Now neither sed nor nawk is the best tools for this, so result should be 
dramaticlly improved by using a purpose designed filter, than my present 
solution, that just is a shell script test filter.

But how does my list of 7.000 URL and numbers work? Well, I have today 
relegated my old mail-acount to a test account, protected by a basic shell 
script, mail filtered and matched to the list by an simple grep command. The 
list also include the names/IP-nos of some 2.000 open mail relays. I 
yesterday received the first two spams into the box for 2 months (it get ca 
10 spams a day). I also send over my present mailbox to it, to check for 
false positives and after a clean out of some 1000 old mail relays mid-May, 
I had no false positive at all. Based on that the test script yet doesn't 
have any more advanced feature as mime decoding, it greps on whole the text, 
not looking for broken lines in the URL's and so on, I regards this a fairly 
good result.

As a example, when I went from my 1.500 URL's and 3.000 relays to the 
5.300+2.000 including Spamhaus, I went from 1 spam in of 10 delivered, to 1 
spam in 300.

Another issue Kee brought up, that I had no good solution to then, where how 
to keep the target list up to date ? There is a number of actions needed to 
handle this issue:

1. There always will be an amount of spams, directly to a targeted number 
domains.
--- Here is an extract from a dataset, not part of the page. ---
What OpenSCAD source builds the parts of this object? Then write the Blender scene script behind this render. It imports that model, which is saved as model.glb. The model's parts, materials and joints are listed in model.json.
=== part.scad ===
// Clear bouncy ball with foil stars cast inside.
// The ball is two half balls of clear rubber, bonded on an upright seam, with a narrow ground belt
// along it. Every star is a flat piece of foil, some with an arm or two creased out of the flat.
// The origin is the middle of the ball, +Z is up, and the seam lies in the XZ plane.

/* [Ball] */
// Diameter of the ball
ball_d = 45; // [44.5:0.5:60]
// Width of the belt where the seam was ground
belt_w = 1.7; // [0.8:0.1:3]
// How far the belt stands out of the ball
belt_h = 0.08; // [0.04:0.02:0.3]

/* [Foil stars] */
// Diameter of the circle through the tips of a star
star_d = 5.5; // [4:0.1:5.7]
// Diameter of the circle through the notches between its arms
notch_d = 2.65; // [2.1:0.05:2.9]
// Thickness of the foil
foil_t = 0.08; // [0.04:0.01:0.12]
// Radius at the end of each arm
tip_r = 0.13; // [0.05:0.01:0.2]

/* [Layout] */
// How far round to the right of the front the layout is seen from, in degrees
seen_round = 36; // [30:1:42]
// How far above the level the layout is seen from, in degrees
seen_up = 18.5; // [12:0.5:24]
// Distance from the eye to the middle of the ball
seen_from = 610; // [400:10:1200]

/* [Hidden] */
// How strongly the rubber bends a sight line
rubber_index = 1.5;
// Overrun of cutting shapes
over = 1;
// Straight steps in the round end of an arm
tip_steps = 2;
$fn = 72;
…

If there internally exist a mailbox for forwarding of spams (larger 
corporations/sites might want a number of addresses to not make the address 
to widely known), that have a spam processor, extracting the URL's and phone 
numbers. The local users can forward their spam here, creating a locally 
adapted blocking. As my own results shows, this method gets most of 
addresses that I will encounter over a longer period, 9 of 10. (OK, this 
part might be a problem, due to Jacob Nielsens patent).

2. Due to the size of the problem, it could be regarded prudent that US FTC 
and it's EU counterpart do run honeypots, where spam is collected in the 
same way as for the local spambox, to make official lists, that can be 
merged with local lists.  With a large number of addresses over a number of 
domains (same end mailbox though), addresses distributed on "fake" web pages 
and in Usenet, these honeypots should get a fast momentum, producing lists 
that from beginning catches ca 80 % of the spams. With the local lists, I 
estimate that these two would accounts for blocking over 95 % of the 
possible spams to a individual site, within a couple of weeks.
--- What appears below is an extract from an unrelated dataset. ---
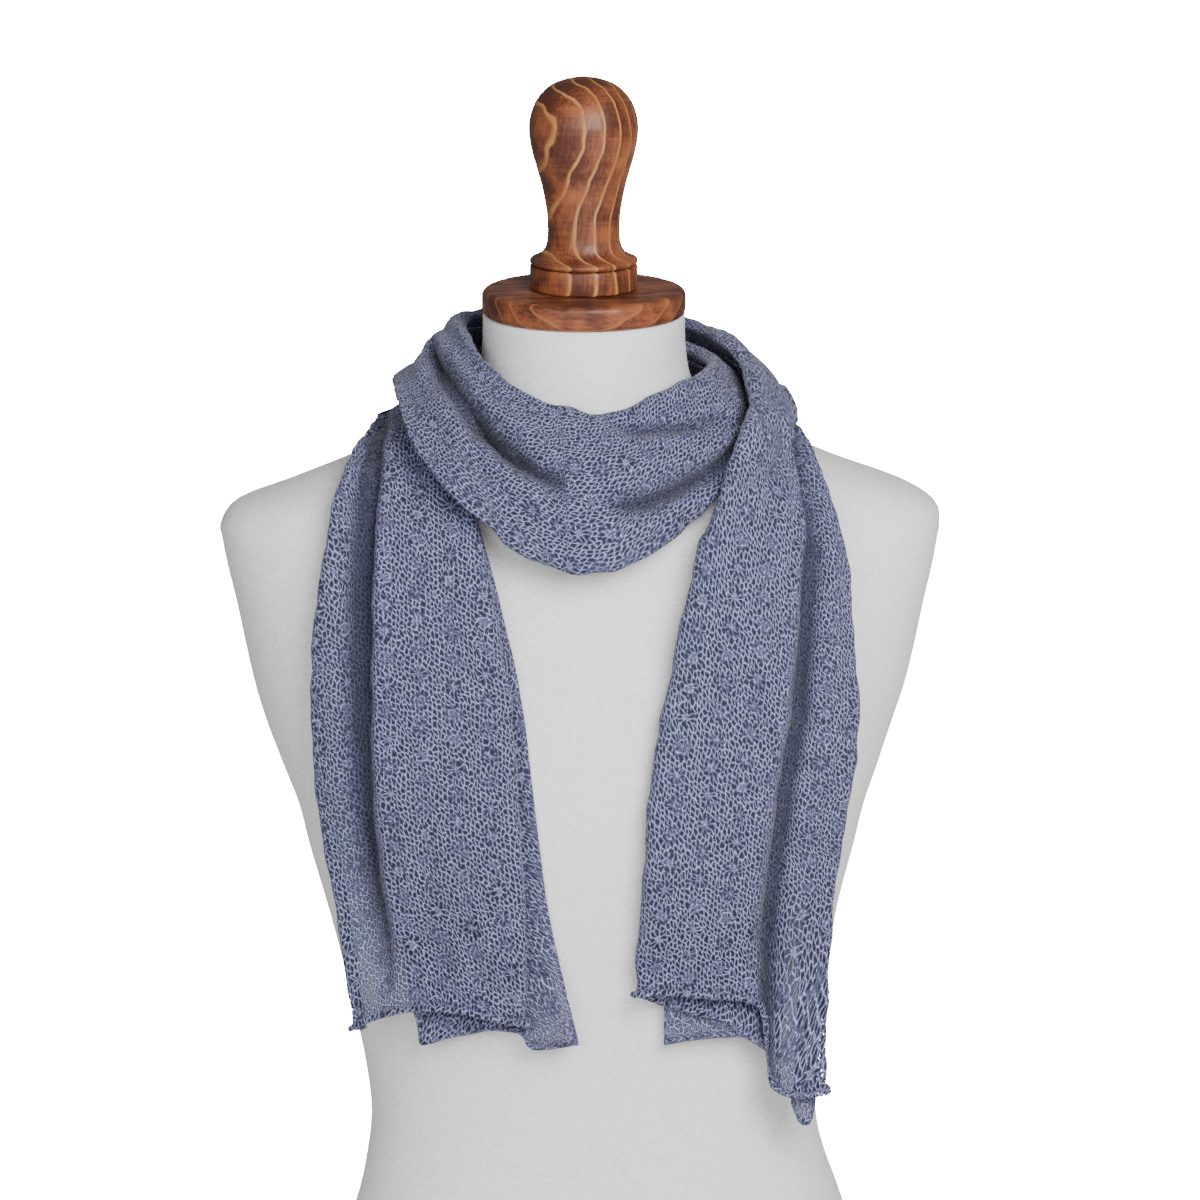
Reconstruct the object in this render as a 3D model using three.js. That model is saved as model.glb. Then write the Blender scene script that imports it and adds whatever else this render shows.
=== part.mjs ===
// A lace-knit scarf worn once round the neck of a limbless dress form with a turned wooden neck cap.
// Millimetres. +Z is up, the form faces -Y, and the origin is the middle of its flat base.
// The scarf is one strip of cloth, folded lengthwise in three. It runs up from the hem at -X, behind
// the neck, round the front as a loop, behind the neck again, and down to the hem at +X.
import * as THREE from "three";

// Driving dimensions
const CLOTH_WALL = 1.6; // thickness of the knitted cloth as a wall
const SEAM_GAP = 0.3; // between neighbouring pieces
const LIFT = 1; // of the cloth off what it lies on
const NECK_TOP = { y: -5, z: 562 }; // middle of the neck's top face
const NECK_TILT = THREE.MathUtils.degToRad(6.5); // the neck's top leans forward by this
const CAP = { radius: 53.5, height: 13.5, round: 3.5 };
const COLLAR = { radius: 28.3, height: 12.5, bevel: 1.2 };

// Sections of the body, from the base up. half is half its width, front and back are its reach from
// the shoulder line, shift moves it towards +X, and power is the squareness of its outline.
const BODY_COLUMNS = ["z", "half", "front", "back", "shift", "power"];
const BODY = table(BODY_COLUMNS, [
  [0, 146, 90, 99, 8, 2.4],
  [6, 149.5, 93.5, 102.5, 8, 2.4],
  [30, 147, 94, 103, 8, 2.4],
  [60, 139, 91, 98, 8, 2.4],
  [89, 129.5, 86, 91, 8, 2.4],
  [115, 122.3, 80, 84, 6, 2.4],
  [137, 119.4, 78, 80, 5, 2.4],
  [164, 121.6, 79, 79, 4, 2.4],
  [196, 126.3, 84, 82, 2, 2.4],
  [223, 131, 89, 85, 0.5, 2.4],
  [249, 136.4, 94, 87, -0.8, 2.4],
  [281, 145, 99, 89, -1.3, 2.4],
  [303, 150.3, 101, 90, -1.4, 2.4],
  [324, 157.8, 100, 91, -1.9, 2.4],
  [346, 165.5, 97.5, 92, -2.5, 2.4],
  [367, 172, 94, 92.5, -2.2, 2.5],
  [389, 177, 90, 92.5, -2, 2.6],
  [410, 181.2, 85.5, 91, -2, 2.7],
  [431, 186, 80, 87, -2.1, 2.8],
  [445, 188.5, 76, 83, -2.2, 2.9],
  [453, 189.5, 73, 80, -2, 2.9],
  [463.5, 184.4, 69, 75.5, 0.8, 2.8],
  [474, 162.5, 66, 71.5, 6, 2.6],
  [485, 133.5, 63, 68, 4.6, 2.4],
  [493, 114, 61, 65, 3.5, 2.3],
  [500, 95, 59.5, 62.5, 2.5, 2.2],
  [508, 76, 58, 60, 1, 2.1],
  [517, 63.5, 57.5, 57, 0, 2],
  [530, 56, 57.5, 53.5, 0, 2],
  [545, 53.5, 57.5, 49.5, 0, 2],
  [562, 53, 58, 48, 0, 2],
]);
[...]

3. Anyone interested, could set up their own honeypots, publishing their own 
lists. These will increase hits further. Oh, these could be tainted, if 
discovered, yes. That was another of Kee's original objections, but my 
answer is: what is the chance that a spammer would include a URL that my 
Aunt Agatha ever would think of sending me? Probably nil. They can't win 
this one, since it only affect mail, with just those URL's/numbers, never 
the web. If we knows that always get filtered out due to the 
spammers, well, why send that address as a link? A nuisance, yes, but we 
have adopted short codes for other events. The only thing that the spammer 
do achieve, is that some lists will get much bigger than the rest and 
thereby get suspicious.

4. With a baysian filter on the URL's, a filter could learn to catch related 
new URL's without updating the spamlist. Due to the lesser amount of data to 
analyze it is faster. With so many related sites, this would help a lot.

5. When we locally joins the existing list with an external master, it is 
simply a "sort | uniq" command. A cron job that collects the "master" file 
with some of the batch web "browsers" and does the joining. Upgrading data 
is therefor simple.

6. If you know that you absolutely have no asian users, make the spamfilter 
work with chars as "ëÃâ±ÝÀ". If it finds a number of them (look at 
combinations typical for your asian spammer) and you have a 100% success 
rate. I haven't seen a asian mail in my testbox since February, when I 
remade my test filter to dump such letters, though I have a 40% average of 
them in the incoming spam.

7. If you don't accept that someone does block a certain spammer, you simply 
remove the entry from the list (OK, only on a site basis for simplicity).

8. It is up to the taste of the MTA/UA designers if they just want to 
through away the spam or put it in a separate mailbox (IMAP/Maildir?) for 
visual inspection of both false positive and interesting spams, allow for 
spam with the "ADV:"-flag in subject or what ever. And it is up to us to 
chose MTA/UA. Keep a time limit on spam, maybe not older than, say, 2 weeks. 
I'll run my test this way today. And no-one for spammers to sue (a tell tail 
sign that they are pushed against the rail), because my company/organization 
do have an exclusive right to decide what our resources is used for, not the 
spammers. I decide how we use a retreived spamlist, not they who collected 

The result should also be, that as soon the customer to a spammer moves to a 
new phone number or URL, to get away from a blocking, that one gets 
immediately tainted due to the spammer's own actions. In the end it makes 
the process not economical viable, changing URL's or numbers (i.e. call 
center operator) for every spam, particular as the process does not care 
about sub-domains, which is the most common way of changing URL today. 10-15 
subs to a main domain for some. Before I filtered those out I had some 
15.000 unique URL's.

As I said before, the most visible threat I see is that they all go over to 
base64 encoded mails, but then I tell my counterparts, "do not send me 
base64 mails, because I'll dump them. Use ftp or a web address for me to 
retrieve any attachment". So that is also a possible filter tactic. On the 
other hand, someone on the list with knowledge and time might be able to 
make a simple and fast streaming filter that works better far better than 
deview or metamail in a spam filter environment. Another threat is pure 
huliganism, there baysian filters is the only option.